Devlet başkanları veya onların temsilcileri gayri meşrû hareketlerde bulundukları zaman, hemen karşı tavır takınıp devleti ve idareyi zayıf düşürecek teşebbüslere girişmemelidir. Öyle durumlarda sabırlı davranmalı, bu haksızlıkların giderilmesi için çaba sarfetmelidir. Sabırsızlık gösterip bozguncu tavır takınmak, devlet reisinden ve dolayısıyla İslâm ümmetinden kopmaktır. Efendimiz’in ifadesiyle devlet başkanından bir karış dahi ayrılmak, devleti başsız ve güçsüz bırakmaya yol açar. Buna sebep olan kimseler de, tıpkı Câhiliye devrinde olduğu gibi, düzeni bozulmuş bir toplumda yaşayıp ölmeye mahkûm olurlar.

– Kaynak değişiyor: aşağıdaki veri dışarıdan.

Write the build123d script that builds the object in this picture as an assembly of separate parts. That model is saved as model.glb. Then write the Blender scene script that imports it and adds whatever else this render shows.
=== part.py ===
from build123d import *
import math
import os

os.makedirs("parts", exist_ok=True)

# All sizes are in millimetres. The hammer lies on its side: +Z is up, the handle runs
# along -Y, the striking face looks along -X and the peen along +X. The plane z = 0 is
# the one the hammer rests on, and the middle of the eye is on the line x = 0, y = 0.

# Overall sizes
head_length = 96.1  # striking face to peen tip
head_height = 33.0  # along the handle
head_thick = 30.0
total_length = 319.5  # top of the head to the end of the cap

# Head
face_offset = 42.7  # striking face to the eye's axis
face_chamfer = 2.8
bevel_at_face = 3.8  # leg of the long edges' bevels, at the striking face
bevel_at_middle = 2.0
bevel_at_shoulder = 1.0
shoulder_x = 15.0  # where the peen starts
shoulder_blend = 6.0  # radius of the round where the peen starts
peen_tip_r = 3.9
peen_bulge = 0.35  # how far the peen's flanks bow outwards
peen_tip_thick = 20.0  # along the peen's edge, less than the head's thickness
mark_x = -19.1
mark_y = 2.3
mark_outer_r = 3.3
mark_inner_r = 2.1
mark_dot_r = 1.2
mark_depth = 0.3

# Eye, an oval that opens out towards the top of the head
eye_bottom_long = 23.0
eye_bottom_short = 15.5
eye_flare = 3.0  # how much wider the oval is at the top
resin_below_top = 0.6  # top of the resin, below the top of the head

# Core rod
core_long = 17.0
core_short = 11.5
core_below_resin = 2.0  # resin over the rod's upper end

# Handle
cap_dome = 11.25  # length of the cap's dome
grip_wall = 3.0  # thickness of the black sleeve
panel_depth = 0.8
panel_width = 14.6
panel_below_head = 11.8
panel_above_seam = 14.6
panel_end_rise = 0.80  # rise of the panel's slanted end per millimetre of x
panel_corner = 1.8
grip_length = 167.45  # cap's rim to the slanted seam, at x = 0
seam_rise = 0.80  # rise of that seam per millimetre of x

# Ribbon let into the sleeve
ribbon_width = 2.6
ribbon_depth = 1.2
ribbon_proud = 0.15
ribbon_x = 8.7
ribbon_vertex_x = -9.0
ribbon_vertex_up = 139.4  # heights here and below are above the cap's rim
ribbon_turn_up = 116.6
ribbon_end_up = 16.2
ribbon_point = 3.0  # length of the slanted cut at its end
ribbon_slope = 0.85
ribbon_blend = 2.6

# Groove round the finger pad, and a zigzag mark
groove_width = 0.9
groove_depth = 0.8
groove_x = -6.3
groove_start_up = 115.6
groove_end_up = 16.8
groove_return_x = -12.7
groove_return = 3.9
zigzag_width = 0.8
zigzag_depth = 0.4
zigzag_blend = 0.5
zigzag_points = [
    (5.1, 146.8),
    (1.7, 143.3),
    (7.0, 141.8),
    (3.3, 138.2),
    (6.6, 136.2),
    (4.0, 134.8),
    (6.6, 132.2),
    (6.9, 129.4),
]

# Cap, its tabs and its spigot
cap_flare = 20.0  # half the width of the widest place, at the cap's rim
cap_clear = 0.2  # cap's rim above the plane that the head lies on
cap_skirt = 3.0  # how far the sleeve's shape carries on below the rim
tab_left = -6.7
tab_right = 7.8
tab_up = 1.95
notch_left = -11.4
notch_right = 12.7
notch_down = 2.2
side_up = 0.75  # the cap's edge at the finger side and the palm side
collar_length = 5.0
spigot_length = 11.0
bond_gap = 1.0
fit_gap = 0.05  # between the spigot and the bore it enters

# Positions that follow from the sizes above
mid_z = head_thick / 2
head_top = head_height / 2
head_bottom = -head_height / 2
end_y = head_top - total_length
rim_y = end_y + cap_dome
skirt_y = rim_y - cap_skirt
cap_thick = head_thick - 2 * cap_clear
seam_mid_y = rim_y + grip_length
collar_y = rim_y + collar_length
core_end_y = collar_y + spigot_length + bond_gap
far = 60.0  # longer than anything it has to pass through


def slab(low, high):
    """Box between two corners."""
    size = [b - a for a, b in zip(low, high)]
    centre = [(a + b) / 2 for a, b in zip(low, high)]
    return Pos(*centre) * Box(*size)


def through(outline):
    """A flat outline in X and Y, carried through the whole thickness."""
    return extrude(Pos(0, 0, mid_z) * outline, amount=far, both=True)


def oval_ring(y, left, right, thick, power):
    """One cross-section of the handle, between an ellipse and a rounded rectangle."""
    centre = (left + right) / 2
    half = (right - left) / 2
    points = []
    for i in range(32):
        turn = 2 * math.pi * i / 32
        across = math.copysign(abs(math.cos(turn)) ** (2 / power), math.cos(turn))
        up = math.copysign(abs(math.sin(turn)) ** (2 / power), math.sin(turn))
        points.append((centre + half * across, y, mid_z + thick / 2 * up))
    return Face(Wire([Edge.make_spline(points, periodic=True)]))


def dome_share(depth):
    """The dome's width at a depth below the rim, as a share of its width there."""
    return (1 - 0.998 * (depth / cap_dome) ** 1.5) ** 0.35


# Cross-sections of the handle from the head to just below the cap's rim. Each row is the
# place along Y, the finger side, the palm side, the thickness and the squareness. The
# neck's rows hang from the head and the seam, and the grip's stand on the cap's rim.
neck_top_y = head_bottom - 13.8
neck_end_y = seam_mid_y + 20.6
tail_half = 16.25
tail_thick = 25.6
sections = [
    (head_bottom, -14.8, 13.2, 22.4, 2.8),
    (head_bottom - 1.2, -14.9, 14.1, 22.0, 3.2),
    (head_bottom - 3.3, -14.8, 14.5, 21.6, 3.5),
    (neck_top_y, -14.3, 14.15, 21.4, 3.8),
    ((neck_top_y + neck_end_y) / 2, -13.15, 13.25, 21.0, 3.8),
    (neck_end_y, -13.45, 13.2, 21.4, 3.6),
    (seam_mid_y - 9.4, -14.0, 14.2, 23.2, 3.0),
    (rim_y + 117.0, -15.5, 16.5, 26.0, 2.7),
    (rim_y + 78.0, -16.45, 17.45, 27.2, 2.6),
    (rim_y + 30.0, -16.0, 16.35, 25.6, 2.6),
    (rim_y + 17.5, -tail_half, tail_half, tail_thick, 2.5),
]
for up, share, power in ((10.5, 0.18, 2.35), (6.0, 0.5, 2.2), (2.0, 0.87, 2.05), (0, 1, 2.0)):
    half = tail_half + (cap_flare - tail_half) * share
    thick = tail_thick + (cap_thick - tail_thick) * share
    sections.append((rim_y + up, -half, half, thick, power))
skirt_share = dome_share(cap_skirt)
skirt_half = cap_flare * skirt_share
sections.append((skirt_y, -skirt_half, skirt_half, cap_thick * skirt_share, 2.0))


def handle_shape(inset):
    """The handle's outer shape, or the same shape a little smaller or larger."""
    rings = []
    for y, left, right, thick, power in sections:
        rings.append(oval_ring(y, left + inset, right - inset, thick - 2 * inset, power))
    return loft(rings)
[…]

Efendimiz’in sözünü ettiği Câhiliye devrinde ölmüş gibi olmak işte budur.
Resûlullah Efendimiz’in devleti yönetenlere isyan edenleri tehdit ederek:
“Kim Devlet başkanına ihânet ederse, Allah da ona ihânetinin cezasını verir” buyurmuştur.

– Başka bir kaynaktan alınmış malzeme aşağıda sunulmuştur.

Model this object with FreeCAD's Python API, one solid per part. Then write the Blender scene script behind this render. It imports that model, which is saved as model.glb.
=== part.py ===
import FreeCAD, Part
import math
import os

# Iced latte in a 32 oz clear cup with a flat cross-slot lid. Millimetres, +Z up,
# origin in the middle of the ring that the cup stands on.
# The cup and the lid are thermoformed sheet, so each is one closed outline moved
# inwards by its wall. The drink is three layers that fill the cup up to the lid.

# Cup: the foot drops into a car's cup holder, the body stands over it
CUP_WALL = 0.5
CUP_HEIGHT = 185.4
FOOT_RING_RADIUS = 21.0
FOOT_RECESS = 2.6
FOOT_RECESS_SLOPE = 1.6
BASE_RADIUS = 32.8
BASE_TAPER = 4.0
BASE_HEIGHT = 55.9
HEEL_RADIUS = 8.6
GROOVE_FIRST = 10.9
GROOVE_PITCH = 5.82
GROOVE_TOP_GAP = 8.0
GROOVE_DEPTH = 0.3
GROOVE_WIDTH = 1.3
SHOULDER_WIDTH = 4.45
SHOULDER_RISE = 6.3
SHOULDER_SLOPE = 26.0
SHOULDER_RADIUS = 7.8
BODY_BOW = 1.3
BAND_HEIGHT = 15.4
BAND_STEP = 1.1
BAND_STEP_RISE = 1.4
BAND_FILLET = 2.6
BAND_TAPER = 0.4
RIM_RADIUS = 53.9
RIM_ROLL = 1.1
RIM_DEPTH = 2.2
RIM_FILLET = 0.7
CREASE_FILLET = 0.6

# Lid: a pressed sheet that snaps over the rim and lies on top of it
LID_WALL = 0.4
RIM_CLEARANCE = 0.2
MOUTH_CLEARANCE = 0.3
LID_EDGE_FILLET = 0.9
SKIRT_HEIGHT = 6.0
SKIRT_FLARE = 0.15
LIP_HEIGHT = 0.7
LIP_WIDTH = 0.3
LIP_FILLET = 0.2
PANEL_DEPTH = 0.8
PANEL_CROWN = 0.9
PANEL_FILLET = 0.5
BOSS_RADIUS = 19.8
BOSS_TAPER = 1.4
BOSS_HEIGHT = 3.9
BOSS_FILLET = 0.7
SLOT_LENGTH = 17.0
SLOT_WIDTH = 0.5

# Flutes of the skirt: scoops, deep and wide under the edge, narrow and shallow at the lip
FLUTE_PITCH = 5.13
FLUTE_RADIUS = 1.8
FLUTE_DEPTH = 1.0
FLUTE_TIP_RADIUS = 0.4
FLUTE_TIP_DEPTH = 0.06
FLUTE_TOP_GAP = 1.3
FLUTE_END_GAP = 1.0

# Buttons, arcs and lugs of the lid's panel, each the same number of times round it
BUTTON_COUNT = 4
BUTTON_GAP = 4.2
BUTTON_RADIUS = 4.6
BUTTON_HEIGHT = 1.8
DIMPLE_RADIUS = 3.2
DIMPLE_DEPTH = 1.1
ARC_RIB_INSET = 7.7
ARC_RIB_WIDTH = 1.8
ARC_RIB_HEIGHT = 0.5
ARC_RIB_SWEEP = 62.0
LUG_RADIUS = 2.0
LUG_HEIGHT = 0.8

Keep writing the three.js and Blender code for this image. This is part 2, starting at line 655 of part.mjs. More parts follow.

Hadislerden Öğrendiklerimiz
1. Devlet başkanına ve onu temsil eden kişilere itaat etmek hem Allah’ın hem de Peygamber’in emridir. Zira devletin ve milletin birliği ve bütünlüğü buna bağlıdır.
2. Devlet başkanına ve onu temsil eden vali ve kumandan gibi kimselere itaat etmeyenler, Allah’a ve Peygamber’ine karşı gelmiş olurlar.
3. Yöneticiler Allah’ın buyruklarına açıkça karşı gelmedikçe, sevilmeseler bile onlara itaat etmeli, zulümlerine katlanılmalıdır. Zira onlara karşı yapılacak ayaklanmalar yüzünden, devlet ve millet zarar görebilir.
4. Devlet başkanına ihanet etmek şiddetle yasaklanmıştır.